While this review article highlights the transformative potential of integrating BEMS with BIM for sustainable building design and operation, it is important to acknowledge certain limitations inherent in such review-based analyses. Firstly, the comprehensiveness and accuracy of the conclusions heavily rely on the quality and scope of the selected literature. Despite the efforts to include a diverse range of sources, there might still be gaps in coverage or biases in the literature selection process that could impact the overall validity of the conclusions drawn. Additionally, as the field of BEMS-BIM integration is continually evolving, the review’s findings might be subject to a degree of temporal relevance, where new advancements or changes in practices emerge after the review’s publication. Furthermore, while the review provides valuable insights and highlights key trends, it might not capture every nuanced detail or specific context that individual studies could offer. Finally, as with any review, the interpretations and synthesis of information are subject to the author’s perspective and potential biases, which could influence the overall assessment of the integration’s benefits and challenges. Despite these limitations, this review serves as a valuable resource for understanding the current state and future potential of BEMS-BIM integration within the domain of sustainable building practices.

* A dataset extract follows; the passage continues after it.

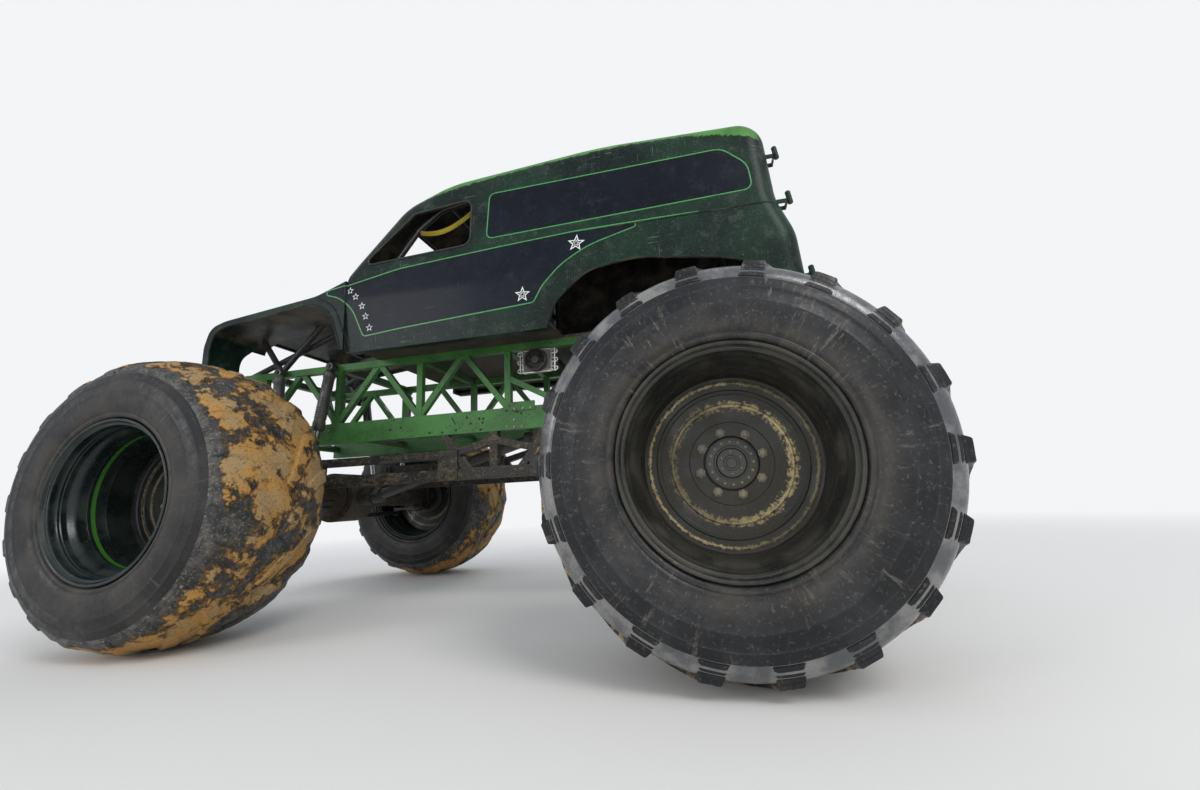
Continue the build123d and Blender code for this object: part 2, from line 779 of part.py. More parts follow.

Looking ahead, exciting research directions await. Developing interoperability standards and formats for seamless integration across different BEMS and BIM platforms will facilitate widespread adoption. Furthermore, exploring the potential of AI for data analysis and optimization will unlock new possibilities for sustainable building management. Conducting lifecycle analyses will provide a comprehensive understanding of the long-term impact of BEMS-BIM integration on building performance, energy efficiency, and occupant comfort.